The alumni publication of the Department of Journalism
News-Ink allows students to contribute to local papers
Ball State students are taking their journalistic skills to the next level with the development of a new, comprehensive program that showcases students’ reporting and multimedia talents to readers of two nearby newspapers.
News-Ink, launched in January 2012, operates as a student-driven news bureau for the Winchester News-Gazette and Hartford City News-Times. The project, funded by a Provost Immersive Learning Grant, gives students platforms for their reporting and boosts newspapers’ coverage abilities.
Thomas Price, News-Ink adviser and assistant professor of journalism, developed the News-Ink concept after watching several small newspaper staffs struggle to meet daily demands.
“Freelancers have a hard time distributing their work,” said Professor Price. “I also was trying to experiment with ways journalists could become more entrepreneurial and find a market for their work.”
Part of the problem most local papers face today is that their full-time staffs are too small due to budget cuts or other factors. The workers at these papers either feel over-burdened or they do not have the time to accomplish what they would like to in a given day.
“You have got a paper staff of two that works six days a week and the corporate office wants them to update things on their website,” he said. “Of course, nothing gets done on the website in this situation.”
News-Ink was a means to support newspapers without affecting workers’ duties in an industry affected by job cuts.
“One thing we wanted to be careful about was to do this in such a way that we did not have an impact on existing jobs,” Price said. “We did not want to start something with student labor that eliminated jobs. We are doing things they want to do but do not have the staff to do.”
Senior photojournalism major Rachael Ricker covered women’s health and teen pregnancy in Blackford County in her two semesters with News-Ink. These projects, assembled over the duration of two semesters and one summer, impacted her life beyond the newsroom.
“The hardest story that I had to cover was a piece involving teen pregnancy,” Ricker said. “Women’s health, especially among teenagers, is such an important issue in our country and to see how in some areas it is put on the back-burner was devastating.”

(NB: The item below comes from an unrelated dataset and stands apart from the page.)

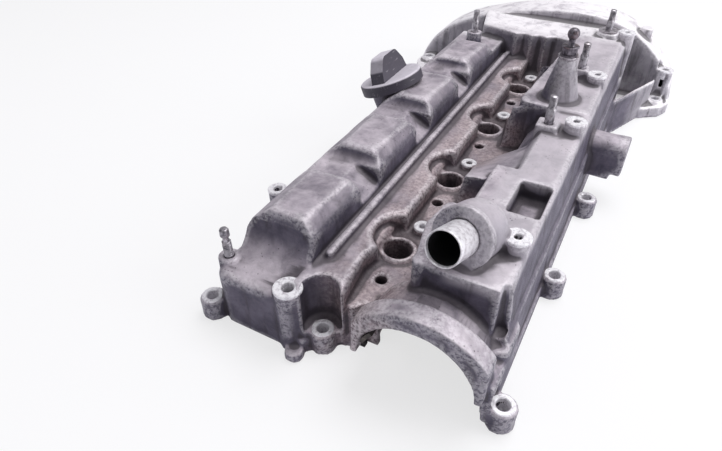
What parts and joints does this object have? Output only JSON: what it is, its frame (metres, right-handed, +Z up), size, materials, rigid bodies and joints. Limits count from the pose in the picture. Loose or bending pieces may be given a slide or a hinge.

As part of her story, Ricker followed a mother who was on the Women with Infant Children (WIC) program during her monthly grocery trip. For an entire month, the mother was allotted six dollars for fruits and vegetables, and could not afford even a bag of grapes for her family.
“It was so difficult not to intervene and give her money to buy the grapes that she wanted to buy for her children,” she said. “At the same time, this story helped me become a stronger journalist in that it toughened me up. I realized that these are the types of stories I want to cover and the ones I want to reach readers so they can realize that there are issues in our world that need addressed.”
“I have been able to open my heart and mind to many situations that I had previously been very blind and ignorant to,” Ricker said. “I can honestly say that I have had some life-changing moments in my experience with News Ink — moments that have only validated my desire to become a journalist.”
In addition to these stories, News-Ink staff routinely covers local high school athletics and news involving teens. Multimedia presentations range from traditional news coverage to multipart investigative reports. These stories, videos and photos target the next generation of media consumers.
“Our idea was to cover school kids,” Price said. “Where are papers losing readers? School kids. If you get them going to the web for news from the start, you will have them going back the rest of their lives.”
The immersive learning experience updated skills Ball State alumnus Shawna Pierson developed more than a decade ago at the University of Southern Indiana. Pierson participated in News-Ink’s inaugural spring 2012 semester.
“So much of the technology has changed, yet the same news principles still apply,” she said. “As I am a photojournalist as well as a writer, I needed to learn how to use multi-media storytelling techniques such as editing video, shooting video with DLSR equipment, and using audio equipment on location. I learned how to use the new equipment in real world situations.”
As News-Ink matures in the coming semesters, Price wants the venture to become self-supporting through news partnerships.
“I would like to get to the point where students actually get paid,” Price said. “If this is truly resembling of a news bureau, we should have subscribers to the service and pay correspondents.”
News-Ink appears to be well on its way in preparing the next generation of journalists. Fifteen students have participated in each of the two semesters that News-Ink has been active, and most agree that the program has helped boost their personal resumes.
“News-Ink helped me develop as a journalist by giving me real-world experience as a reporter and photographer,” Ricker said. “I took on large stories and got out in the community and reported real-life stories that could have a huge impact in our community.”
“The News Ink experience is an incredibly rewarding endeavor to all of the students involved,” Price concluded. “Not only are students developing professional skills in a workplace environment, they are building networks with industry professionals that will remain beneficial once they leave Ball State.”